The story's odd ending has a stranger beginning. Mr. Bykov, 42, who is from the Siberian region of Krasnoyarsk and cornered its lucrative aluminum business in the 1990's, was on trial for the murder of a fellow mobster in an exclusive Moscow neighborhood in 2000.

But the killing never happened. Although the Moscow police announced that they had discovered the bodies of two of Mr. Bykov's associates, and although television repeatedly aired a news item that included shots of a body bag, the dead men showed up very much alive a few weeks later.

That was after Mr. Bykov had been arrested and charged. The authorities, desperate to prosecute him, amended the charge to conspiracy to commit murder.

It did not take a Russian conspiracy theorist to spot something fishy.

"It was a spectacle," Genrikh Padva, Mr. Bykov's lawyer, said after the trial. "No one was even killed. They made it all up in a special lie to be able to accuse Bykov."

Today, after finding Mr. Bykov guilty of the conspiracy charge, the court set him free on five years' probation. The prosecutor's office pronounced itself satisfied with the sentence, but many saw it as a blow to President Vladimir Putin's cleanup campaign to rein in wayward regional barons.

"There's enough to put him in jail for years, but as with Al Capone, they just couldn't prove anything," said Aleksandr Karpov, owner of a television station in Krasnoyarsk.

The authorities had filed criminal case after criminal case, but nothing stuck. They took heart when a witness came forward swearing that Mr. Bykov had ordered him to do the killing in this case. But just before the trial, he withdrew his testimony.

Now, after 20 months of arrest, custody and trial, the state seems to have given up. Mr. Bykov, who throughout the trial managed to hang on to his position as a deputy in Krasnoyarsk's regional Parliament, is set to fly back to the region tonight in time for work tomorrow morning.

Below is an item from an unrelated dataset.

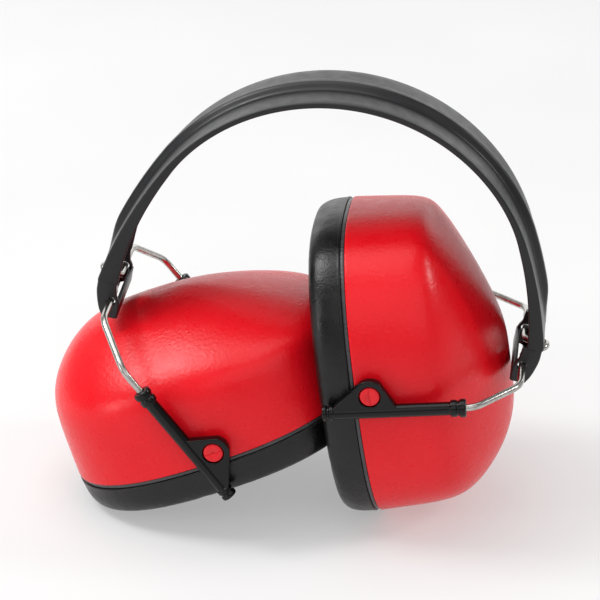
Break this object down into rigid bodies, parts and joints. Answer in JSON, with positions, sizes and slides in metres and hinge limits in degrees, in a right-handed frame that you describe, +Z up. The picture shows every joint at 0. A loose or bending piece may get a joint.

In many ways, it is still his region. Mr. Bykov, who grew rich on his aluminum plant, financed an orphanage and workers' vacations, while ducking taxes. "He's very popular — a kind of Robin Hood figure," Mr. Karpov said.

Mr. Bykov's release is probably most distressing for Oleg Deripaska, head of Russia's biggest aluminum conglomerate and a bitter opponent of Mr. Bykov.

Now Mr. Deripaska will have other worries, said Yulia Latynina, a novelist and journalist who has written extensively about Mr. Bykov, whom she describes as "the godfather of Krasnoyarsk." "His expenses for personal security guards will go up," Ms. Latynina said wryly.